Peter Schiff pointed out that another economic shutdown would require more stimulus and that would mean an end to a taper that barely got started. In fact, it would probably require an even bigger round of quantitative easing.

I don’t think the Fed simply saying, ‘We’re going to maintain the stimulus we have now,’ — that ain’t going to cut it. When you have a drug addiction, you build up a tolerance. And I don’t think the Fed can really stimulate the economy again by maintaining the level of stimulus that is already in place. The markets kind of get used to that and expect that stimulus, so I don’t think it really acts as a stimulus more than a crutch. And I think if we need another phony stimulus the Fed is going to have to up the dosage.”

In fact, as Wolf Richter pointed out on WolfStreet, the little stock market swoon on Black Friday already had “the crybabies on Wall Street” coming out in force “clamoring for the Fed to end the tapering of its asset purchases, and to push out the expected interest rate hikes into distant infinity and to maybe even re-start QE all over again before they even ended it.”

Because, you know, stocks aren’t ever allowed to drop, not even a little bit off their ridiculously inflated highs.”

Richter said a drop in the market was bound to happen.

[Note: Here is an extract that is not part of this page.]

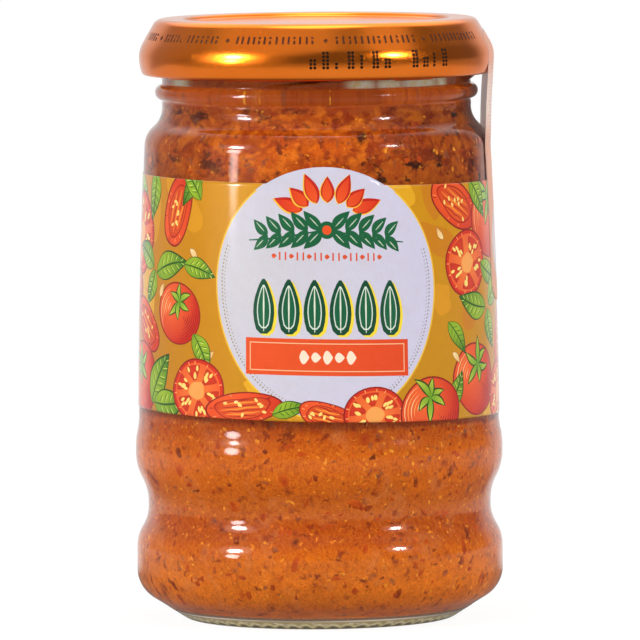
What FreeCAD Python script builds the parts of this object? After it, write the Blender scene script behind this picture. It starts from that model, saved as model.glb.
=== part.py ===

After all, it doesn’t take a very big pin to pop a bubble.

But the Fed has another problem — red-hot inflation.

Powell and Brainard, along with just about every other Fed governor have acknowledged it: Raging consumer price inflation that has now spread broadly across and deeply into the economy, filtering into services such as rents that are unrelated to transportation mayhem and production shortfalls in Asia. Rents, accounting for about one-third of CPI, are just now getting started to flex their muscles in the inflation indices. And the mood of consumers has soured.”

The transitory inflation narrative has unraveled. There is no reason to believe rising prices will suddenly stop rising, especially considering that the central bank still has its foot firmly pressed down on the money printing pedal. Despite the “taper” that started in November, the Fed managed to add $126 billion to its balance sheet.

What is a central banker to do? The Fed can fight inflation by tightening monetary policy and risk a massive stock market crash – and it clearly wouldn’t take much. Or, it can just let inflation keep on running and risk a genuine dollar crisis.

Wolf called inflation a “political bitch.”

In a sense, the reaction to the stock market selloff on Wall Street was a bit amusing, as Wolf wrote.

The clamoring by the crybabies on Wall Street for relief from the Fed to soothe this insufferable pain of markets dropping a little from their ridiculously inflated levels is just hilarious and provides great amusement on this Black Friday when people are supposed to try to prop up the economy by splurging with borrowed money on imports from Asia.”

But the humor may not last as the Fed comes face to face with the reality of inflation and has to make a choice to fight or flight.

Lest you forget, Paul Volker had to hike interest rates to 20% in order to tame the inflation of the 1970s. How do you think the “crybabies” on Wall Street would like them apples?